CCS may have an important role to play as part of the overall technology mix required to meet the internationally agreed goal of limiting the impact of global warming to two degrees, the report says.

The Intergovernmental Panel on Climate Change's Fifth Assessment Synthesis Report, released in November 2014, highlights the importance of CCS as a vital climate mitigation technology. Without CCS, the cost to avoid a global warming of more than 2 degree Celsius would likely increase by 138 per cent -- more than double. This could have dire implications for businesses and governments across the world as they try to stave off the worst impacts of climate change.

CCS is not just about power generation emissions, and is the only technology that can achieve large reductions in emissions from industrial processes such as manufacturing iron and steel, chemicals and cement, the report says. The industrial sector as a whole accounts for around 25 per cent of the world's emissions.

However, the 28 million tons expected to be captures this year by CCS is barely a drop in the bucket of overall carbon emissions — some 9.9 billion metric tonnes (GtC) were emitted in 2013 alone, according to CO2Now.org.

CCS works by trapping the carbon dioxide at its emission source, transporting it to a storage location — often deep underground — and isolating it. But most CCS techniques developed to date are uneconomic because they consume too much energy to sequester the carbon.

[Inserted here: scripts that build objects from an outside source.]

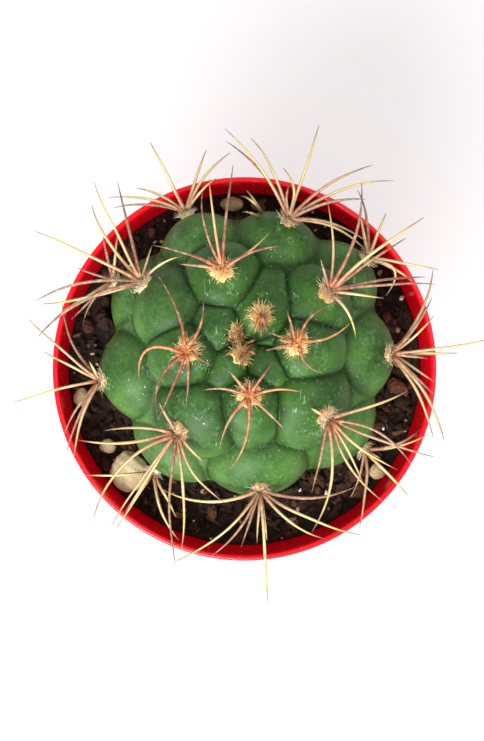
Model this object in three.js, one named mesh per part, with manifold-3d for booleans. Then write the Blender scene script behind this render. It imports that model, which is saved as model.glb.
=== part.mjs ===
// A potted gymnocalycium: a chin cactus in a round plastic pot.
// Millimetres, +Z up. The origin is the middle of the pot's underside, on the ground.
import * as THREE from 'three';
import { mergeVertices } from 'three/addons/utils/BufferGeometryUtils.js';
import Module from 'manifold-3d';

const wasm = await Module();
wasm.setup();

// ---- driving dimensions ----------------------------------------------------

const GAP = 0.4;                // space left between pieces that touch

const POT = {
  height: 88,
  rimRadius: 50,
  collarDepth: 14,              // the straight band under the rim
  baseRadius: 35,
  wall: 1.4,
  floor: 2.0,
  recess: 2.7,                  // the drained ring of the floor stands this far up
  padRadius: 14,                // flat middle that rests on the ground
  ringWidth: 3,                 // flat foot ring that rests on the ground
  segments: 48,
};
const DRAIN = { count: 4, radius: 4, fromAxis: 23, sides: 16 };

const SOIL = { atWall: 76.0, atPlant: 76.8, segments: 40 };

const PLANT = {
  centre: new THREE.Vector3(0.8, 4.4, 90),
  radius: 38.6,                 // widest, over the tubercles
  rise: 24,                     // half height of the flattened globe
  coreDepth: 5,                 // how far the creases can sink
  grooveDepth: 0.9,             // extra depth of the creases on the crown
  grooveReach: 0.8,
  crispCrown: 5.0,              // how sharply tubercles meet on the crown
  crispFlank: 0.8,              // and how softly on the flanks
  flankStart: 50,               // tilt at which the flanks begin, in degrees
  flankSpan: 40,
  around: 46,                   // mesh steps round the plant
  down: 27,                     // mesh steps from crown to base
};

const SPINE = {
  radius: 0.5,
  tipRadius: 0.2,
  sides: 4,
  steps: 3,
  leans: [-0.12, 0.2, 0.04, 0.3, -0.04],   // how steeply free spines climb, in turn
  rimClearance: 1.3,            // least height over the rim where a spine crosses it
};

// ---- the plant's shape -----------------------------------------------------

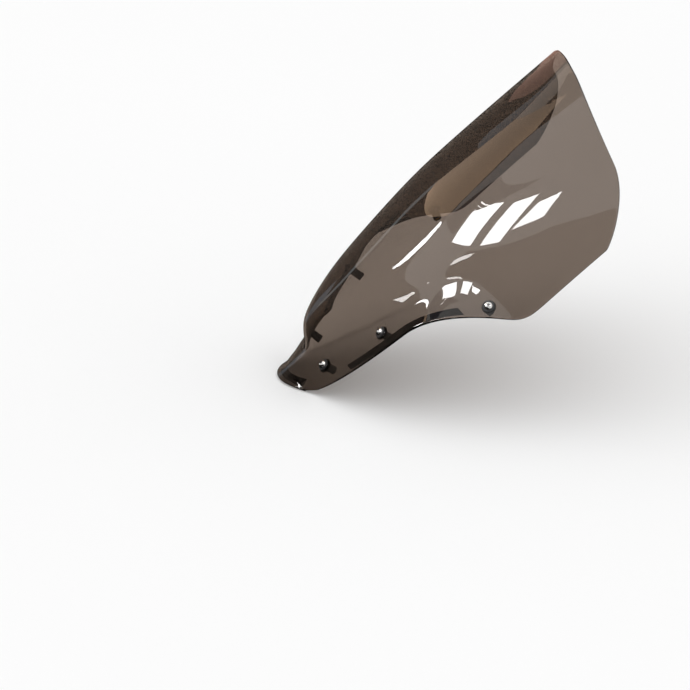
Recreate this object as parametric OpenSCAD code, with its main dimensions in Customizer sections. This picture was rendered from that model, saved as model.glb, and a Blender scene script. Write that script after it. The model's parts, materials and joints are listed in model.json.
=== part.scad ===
// Double-bubble windscreen for a fully faired sports motorcycle.
// A tinted acrylic panel, its six fixing sets and the foam cushions it sits on.
// Frame: +X runs to the rear, +Y to the rider's right hand, +Z up.
// The origin is the front tip of the nose tongue, on the outer face and the centre plane.
//
// The panel is a height field over a slanted base plane. In that plane l is the distance
// from the nose tip towards the top edge and t the distance from the centre plane.

/* [Panel outline] */
// Length along the centre line, from nose tip to top edge
screen_length = 486; // [460:0.5:510]
// Angle of the base plane above the horizontal
rake = 48.5; // [40:0.5:55]
// Greatest half-width, at the wings
wing_half = 199.5; // [190:0.5:212]
// Half-width where the nose tongue turns into the sides
nose_half = 50; // [46:1:54]
// How far the nose tongue's edge has swept back at its sides
nose_sweep = 15; // [12:0.5:18]
// How far the top edge has swept forward at its sides
top_sweep = 42.5; // [30:0.5:50]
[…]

A startup called Global Thermostat (GT)claims it has developed the first cost-effective CCS technology, which uses low-cost leftover process heat to grab carbon pollution from power plants that can then be sold back to other companies as a power source.

Carbon dioxide has become a business liability — decreasing a firm’s value by $212,000 for every 1,000 metric tons produced, according to a 2013 KPMG report. To address this, London-based Carbon Analytics (CA) is developing an online platform that makes it quick and easy for companies to measure and manage the carbon footprint of their supply chains — where 75 percent of a typical organization's carbon footprint comes from. The platform uses a three-stage process to apply its environmental models to derive meaningful, actionable insight from purchasing data.